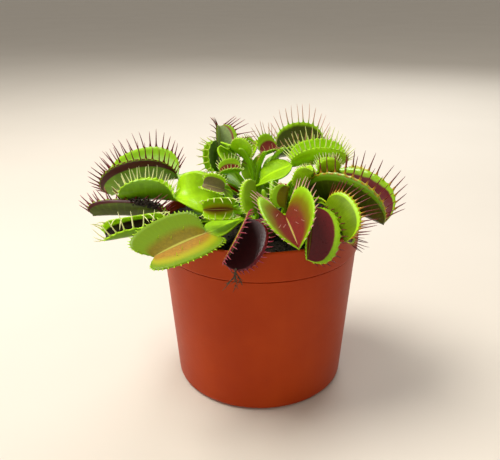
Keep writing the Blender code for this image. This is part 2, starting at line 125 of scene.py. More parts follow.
LEAVES = (
    # left side
    leaf("leaf_left_large", 0, (-36, 12, 88), 174, -16, 2, 33, 17.5, (60, 4), blade=7.5, rise=15,
         leave=140),
    leaf("leaf_left_broad", 0, (-36, -6, 84), 180, 0, -14, 22, 10.5, (74, -16), ears=(0.1, 0.45),
         blade=10.5, rise=17, reach=10, twist=-42, leave=176, low=1, colour="bright"),
    leaf("leaf_left_closed", 0, (-40.5, -12.4, 78.4), 168, -2, -25, 31, 7.5, (80, -40), blade=3,
         rise=5.5, reach=10, leave=207, low=-0.5, colour="olive"),
    leaf("leaf_left_low", 0, (-39, -20, 76.8), 192, -5, 38, 23, 9, (82, -42), blade=2.2, rise=1,
         reach=8.5, leave=240, low=-0.5),
    leaf("leaf_cup", 0, (-15, -7, 88), 172, 14, 50, 9, 7, (60, 10), blade=2.4, rise=8, leave=264,
         low=0.5, colour="bright"),
    # front
    leaf("leaf_front_wide", 3, (-21, -30, 78), 220, -7, 16, 24, 14, (80, 68), ears=(0.4, 1.6),
         blade=6.6, rise=10, twist=20, leave=185, colour="bright"),
    leaf("leaf_front_eye", 0, (-11, -22, 85.2), 196, 4, 68, 12, 7.5, (66, 5), blade=2.4, rise=10.5,
         reach=11, leave=300, low=-0.5),
    leaf("leaf_front_half", 3, (-1.8, -22.5, 83.5), 100, 70, 90, 13, 6.5, (50, 0), blade=1.8,
         rise=10.5, reach=4, leave=226, low=2.2),
    leaf("leaf_front_dark", 3, (-5.5, -34, 86), 235, -42, 70, 20, 12, (44, 26), blade=2.4, rise=1,
         reach=5, leave=230, low=-1, colour="maroon"),
    leaf("leaf_front_heart", 3, (10, -20, 81), 278, -6, -13, 26, 16.5, (46, 30), ears=(1.3, 0.1),
         blade=3.5, rise=8, reach=7, leave=261, colour="bright"),
    leaf("leaf_front_disc", 3, (19.5, -24, 86.3), 262, -33, 42, 24, 12, (70, 44), blade=3, rise=14,
         reach=7.5, leave=352, lobes=(1, 0.25), colour="maroon"),
    leaf("leaf_front_small", 3, (10, -12, 82), 60, 70, 90, 9, 7, (66, 20), blade=2.4, rise=8,
         reach=8, leave=39, low=-0.5),
    # right
    leaf("leaf_right_second", 2, (26, -18.5, 86), 296, -33, 70, 19, 11.5, (66, 16), blade=2.4,
         rise=11, reach=7.5, leave=297, low=-1, lobes=(0.8, 1), colour="maroon"),
    leaf("leaf_right_large", 2, (22, -3.5, 83), 328, -8, 8, 33, 19, (58, 4), blade=4, rise=7,
         reach=6, leave=330, colour="olive"),
    leaf("leaf_right_green", 1, (14.5, 11, 93.4), 2, 2, -6, 23, 11.5, (66, -6), blade=8.5, rise=16,
         twist=30, leave=252, colour="bright"),
    leaf("leaf_right_round", 2, (24.6, -0.5, 93.8), 5, 4, 10, 9, 7, (60, 10), blade=3, rise=5.5,
         leave=13, colour="bright"),
    leaf("leaf_right_inner", 2, (15.5, -3, 92.5), 345, 4, 10, 7.5, 5.5, (60, 10), blade=2.2,
         leave=274, low=1),
    leaf("leaf_right_small", 2, (17, -11.5, 90.5), 330, 60, 10, 9, 6, (60, 10), blade=2.2,
         rise=8.5, reach=8, leave=230, colour="bright"),
    leaf("leaf_dry", 2, (40, 15, 90), 335, -12, 0, 10, 4.5, (84, 60), blade=1.6, leave=45,
         colour="dry"),
    # back
    leaf("leaf_back_right", 1, (9, 29, 92.5), 5, 4, -18, 22, 15, (62, 16), blade=4.4, leave=20,
         colour="olive"),
    leaf("leaf_back_middle", 1, (1.2, 25.7, 94), 5, 20, -30, 8, 9, (60, 20), blade=3.3, rise=10,
         reach=12.5, leave=56, low=-0.5),
    leaf("leaf_back_round", 1, (-5, 33, 91.5), 40, 60, -30, 8, 6.5, (60, 20), blade=4, rise=6.5,
         reach=10.5, leave=88, low=-1, colour="bright"),
    leaf("leaf_back_olive", 1, (-13, 23, 99), 340, -35, 30, 10, 8, (60, 20), blade=7, rise=19.5,
         reach=7.5, leave=221, low=2.2),
    leaf("leaf_back_tall", 1, (-18.2, 31.6, 90), 95, 76, -32, 16, 9, (54, 32), blade=4.5,
         leave=150, colour="olive"),
    leaf("leaf_back_left", 1, (-18.5, 18, 89), 100, 72, 70, 13, 7, (72, -24), blade=3, rise=11,
         reach=8.5, leave=179, low=0.5, colour="olive"),
    leaf("leaf_back_small", 1, (-17, 5.5, 91.5), 10, 5, -20, 9, 6, (60, 20), blade=2.6, rise=8,
         reach=10, leave=210, low=-0.5),
)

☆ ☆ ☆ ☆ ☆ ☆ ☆

Set exercise:
Extract the full listing above without altering anything.

Full solution:
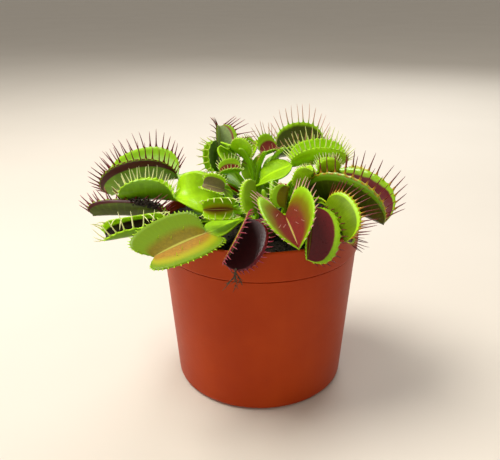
Keep writing the Blender code for this image. This is part 2, starting at line 125 of scene.py. More parts follow.
LEAVES = (
    # left side
    leaf("leaf_left_large", 0, (-36, 12, 88), 174, -16, 2, 33, 17.5, (60, 4), blade=7.5, rise=15,
         leave=140),
    leaf("leaf_left_broad", 0, (-36, -6, 84), 180, 0, -14, 22, 10.5, (74, -16), ears=(0.1, 0.45),
         blade=10.5, rise=17, reach=10, twist=-42, leave=176, low=1, colour="bright"),
    leaf("leaf_left_closed", 0, (-40.5, -12.4, 78.4), 168, -2, -25, 31, 7.5, (80, -40), blade=3,
         rise=5.5, reach=10, leave=207, low=-0.5, colour="olive"),
    leaf("leaf_left_low", 0, (-39, -20, 76.8), 192, -5, 38, 23, 9, (82, -42), blade=2.2, rise=1,
         reach=8.5, leave=240, low=-0.5),
    leaf("leaf_cup", 0, (-15, -7, 88), 172, 14, 50, 9, 7, (60, 10), blade=2.4, rise=8, leave=264,
         low=0.5, colour="bright"),
    # front
    leaf("leaf_front_wide", 3, (-21, -30, 78), 220, -7, 16, 24, 14, (80, 68), ears=(0.4, 1.6),
         blade=6.6, rise=10, twist=20, leave=185, colour="bright"),
    leaf("leaf_front_eye", 0, (-11, -22, 85.2), 196, 4, 68, 12, 7.5, (66, 5), blade=2.4, rise=10.5,
         reach=11, leave=300, low=-0.5),
    leaf("leaf_front_half", 3, (-1.8, -22.5, 83.5), 100, 70, 90, 13, 6.5, (50, 0), blade=1.8,
         rise=10.5, reach=4, leave=226, low=2.2),
    leaf("leaf_front_dark", 3, (-5.5, -34, 86), 235, -42, 70, 20, 12, (44, 26), blade=2.4, rise=1,
         reach=5, leave=230, low=-1, colour="maroon"),
    leaf("leaf_front_heart", 3, (10, -20, 81), 278, -6, -13, 26, 16.5, (46, 30), ears=(1.3, 0.1),
         blade=3.5, rise=8, reach=7, leave=261, colour="bright"),
    leaf("leaf_front_disc", 3, (19.5, -24, 86.3), 262, -33, 42, 24, 12, (70, 44), blade=3, rise=14,
         reach=7.5, leave=352, lobes=(1, 0.25), colour="maroon"),
    leaf("leaf_front_small", 3, (10, -12, 82), 60, 70, 90, 9, 7, (66, 20), blade=2.4, rise=8,
         reach=8, leave=39, low=-0.5),
    # right
    leaf("leaf_right_second", 2, (26, -18.5, 86), 296, -33, 70, 19, 11.5, (66, 16), blade=2.4,
         rise=11, reach=7.5, leave=297, low=-1, lobes=(0.8, 1), colour="maroon"),
    leaf("leaf_right_large", 2, (22, -3.5, 83), 328, -8, 8, 33, 19, (58, 4), blade=4, rise=7,
         reach=6, leave=330, colour="olive"),
    leaf("leaf_right_green", 1, (14.5, 11, 93.4), 2, 2, -6, 23, 11.5, (66, -6), blade=8.5, rise=16,
         twist=30, leave=252, colour="bright"),
    leaf("leaf_right_round", 2, (24.6, -0.5, 93.8), 5, 4, 10, 9, 7, (60, 10), blade=3, rise=5.5,
         leave=13, colour="bright"),
    leaf("leaf_right_inner", 2, (15.5, -3, 92.5), 345, 4, 10, 7.5, 5.5, (60, 10), blade=2.2,
         leave=274, low=1),
    leaf("leaf_right_small", 2, (17, -11.5, 90.5), 330, 60, 10, 9, 6, (60, 10), blade=2.2,
         rise=8.5, reach=8, leave=230, colour="bright"),
    leaf("leaf_dry", 2, (40, 15, 90), 335, -12, 0, 10, 4.5, (84, 60), blade=1.6, leave=45,
         colour="dry"),
    # back
    leaf("leaf_back_right", 1, (9, 29, 92.5), 5, 4, -18, 22, 15, (62, 16), blade=4.4, leave=20,
         colour="olive"),
    leaf("leaf_back_middle", 1, (1.2, 25.7, 94), 5, 20, -30, 8, 9, (60, 20), blade=3.3, rise=10,
         reach=12.5, leave=56, low=-0.5),
    leaf("leaf_back_round", 1, (-5, 33, 91.5), 40, 60, -30, 8, 6.5, (60, 20), blade=4, rise=6.5,
         reach=10.5, leave=88, low=-1, colour="bright"),
    leaf("leaf_back_olive", 1, (-13, 23, 99), 340, -35, 30, 10, 8, (60, 20), blade=7, rise=19.5,
         reach=7.5, leave=221, low=2.2),
    leaf("leaf_back_tall", 1, (-18.2, 31.6, 90), 95, 76, -32, 16, 9, (54, 32), blade=4.5,
         leave=150, colour="olive"),
    leaf("leaf_back_left", 1, (-18.5, 18, 89), 100, 72, 70, 13, 7, (72, -24), blade=3, rise=11,
         reach=8.5, leave=179, low=0.5, colour="olive"),
    leaf("leaf_back_small", 1, (-17, 5.5, 91.5), 10, 5, -20, 9, 6, (60, 20), blade=2.6, rise=8,
         reach=10, leave=210, low=-0.5),
)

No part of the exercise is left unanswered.